───── RECORDS SHOWN
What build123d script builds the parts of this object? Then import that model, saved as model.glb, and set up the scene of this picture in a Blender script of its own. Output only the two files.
──────────
───── RECORDS SHOWN
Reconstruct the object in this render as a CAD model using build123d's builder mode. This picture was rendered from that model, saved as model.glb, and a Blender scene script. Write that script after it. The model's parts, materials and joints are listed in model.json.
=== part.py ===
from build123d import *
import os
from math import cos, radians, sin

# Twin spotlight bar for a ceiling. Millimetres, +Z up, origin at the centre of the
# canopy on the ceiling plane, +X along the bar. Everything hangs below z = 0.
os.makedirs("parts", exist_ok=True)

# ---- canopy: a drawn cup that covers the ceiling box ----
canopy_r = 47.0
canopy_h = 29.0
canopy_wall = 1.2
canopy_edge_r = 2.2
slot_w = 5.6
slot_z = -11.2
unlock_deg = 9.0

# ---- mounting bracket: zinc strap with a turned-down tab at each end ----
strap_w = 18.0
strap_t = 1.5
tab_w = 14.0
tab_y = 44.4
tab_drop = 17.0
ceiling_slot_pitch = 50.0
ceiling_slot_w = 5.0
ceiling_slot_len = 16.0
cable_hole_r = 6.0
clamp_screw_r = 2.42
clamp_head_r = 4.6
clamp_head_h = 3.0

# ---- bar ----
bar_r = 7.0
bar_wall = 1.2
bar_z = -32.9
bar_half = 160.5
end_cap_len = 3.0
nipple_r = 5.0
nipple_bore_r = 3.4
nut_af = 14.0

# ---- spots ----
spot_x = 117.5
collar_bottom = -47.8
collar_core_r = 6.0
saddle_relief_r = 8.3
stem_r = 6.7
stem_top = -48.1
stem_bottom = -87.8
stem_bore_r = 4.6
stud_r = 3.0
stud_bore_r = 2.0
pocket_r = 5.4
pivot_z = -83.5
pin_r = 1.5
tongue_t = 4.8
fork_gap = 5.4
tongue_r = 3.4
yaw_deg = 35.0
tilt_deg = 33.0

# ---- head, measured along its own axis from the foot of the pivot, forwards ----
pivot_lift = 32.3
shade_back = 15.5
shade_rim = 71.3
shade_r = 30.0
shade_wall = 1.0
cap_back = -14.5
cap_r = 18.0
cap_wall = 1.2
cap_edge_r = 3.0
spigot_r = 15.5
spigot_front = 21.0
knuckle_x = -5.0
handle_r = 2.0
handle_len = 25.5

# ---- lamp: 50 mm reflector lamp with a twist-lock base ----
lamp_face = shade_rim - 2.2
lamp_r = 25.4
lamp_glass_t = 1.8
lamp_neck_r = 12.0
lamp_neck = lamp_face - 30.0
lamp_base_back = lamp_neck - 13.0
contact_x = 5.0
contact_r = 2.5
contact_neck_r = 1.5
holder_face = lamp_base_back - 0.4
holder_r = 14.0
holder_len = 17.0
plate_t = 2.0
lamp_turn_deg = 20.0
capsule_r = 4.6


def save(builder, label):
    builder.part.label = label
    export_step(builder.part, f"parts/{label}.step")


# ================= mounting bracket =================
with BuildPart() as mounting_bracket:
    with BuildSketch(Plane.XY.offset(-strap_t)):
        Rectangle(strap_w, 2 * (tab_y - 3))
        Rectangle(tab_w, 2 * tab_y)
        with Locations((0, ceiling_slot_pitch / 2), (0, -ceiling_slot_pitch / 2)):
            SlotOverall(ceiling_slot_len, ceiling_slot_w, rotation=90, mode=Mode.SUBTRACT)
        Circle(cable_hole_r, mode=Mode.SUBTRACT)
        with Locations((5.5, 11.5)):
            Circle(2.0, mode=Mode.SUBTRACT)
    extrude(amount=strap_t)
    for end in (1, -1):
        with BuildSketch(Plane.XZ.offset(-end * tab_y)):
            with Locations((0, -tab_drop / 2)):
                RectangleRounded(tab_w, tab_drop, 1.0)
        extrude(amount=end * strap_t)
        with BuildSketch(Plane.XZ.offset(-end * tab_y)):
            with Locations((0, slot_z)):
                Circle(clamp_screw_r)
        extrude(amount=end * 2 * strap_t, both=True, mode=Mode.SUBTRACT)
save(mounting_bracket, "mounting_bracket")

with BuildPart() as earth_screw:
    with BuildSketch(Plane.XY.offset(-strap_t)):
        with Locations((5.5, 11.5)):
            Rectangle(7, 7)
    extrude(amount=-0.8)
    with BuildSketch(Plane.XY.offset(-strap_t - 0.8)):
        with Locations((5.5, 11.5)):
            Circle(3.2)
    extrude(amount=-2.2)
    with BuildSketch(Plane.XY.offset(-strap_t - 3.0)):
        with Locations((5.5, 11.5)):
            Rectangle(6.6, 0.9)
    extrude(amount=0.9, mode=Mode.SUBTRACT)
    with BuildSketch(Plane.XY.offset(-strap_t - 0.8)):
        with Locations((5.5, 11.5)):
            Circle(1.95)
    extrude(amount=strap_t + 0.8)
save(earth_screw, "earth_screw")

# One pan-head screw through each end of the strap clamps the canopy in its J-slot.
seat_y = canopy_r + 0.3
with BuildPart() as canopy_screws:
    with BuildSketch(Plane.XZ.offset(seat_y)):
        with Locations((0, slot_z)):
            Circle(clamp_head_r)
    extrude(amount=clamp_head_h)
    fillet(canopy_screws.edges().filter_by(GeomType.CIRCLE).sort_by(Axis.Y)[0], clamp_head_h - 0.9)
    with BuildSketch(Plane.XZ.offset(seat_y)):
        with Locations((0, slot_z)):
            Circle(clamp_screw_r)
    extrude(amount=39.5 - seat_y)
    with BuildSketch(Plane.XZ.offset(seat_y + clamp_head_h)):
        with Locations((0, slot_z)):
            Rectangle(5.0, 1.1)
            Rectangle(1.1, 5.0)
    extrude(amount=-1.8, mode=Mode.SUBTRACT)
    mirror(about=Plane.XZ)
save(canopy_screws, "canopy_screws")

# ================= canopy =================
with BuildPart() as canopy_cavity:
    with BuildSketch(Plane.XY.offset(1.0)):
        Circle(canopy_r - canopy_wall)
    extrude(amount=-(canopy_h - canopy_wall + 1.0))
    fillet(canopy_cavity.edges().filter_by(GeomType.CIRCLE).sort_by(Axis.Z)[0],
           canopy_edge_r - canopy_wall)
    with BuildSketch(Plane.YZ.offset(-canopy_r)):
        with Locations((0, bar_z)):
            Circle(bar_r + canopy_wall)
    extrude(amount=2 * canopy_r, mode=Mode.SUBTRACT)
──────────
*WHAT TO WORK ON*: Quote exactly the lines running from the line with "Reconstruct the object" through the line with "from math import cos, radians, sin", both ends included, and nothing more.

*RESULT FOR THIS EXERCISE*:
Reconstruct the object in this render as a CAD model using build123d's builder mode. This picture was rendered from that model, saved as model.glb, and a Blender scene script. Write that script after it. The model's parts, materials and joints are listed in model.json.
=== part.py ===
from build123d import *
import os
from math import cos, radians, sin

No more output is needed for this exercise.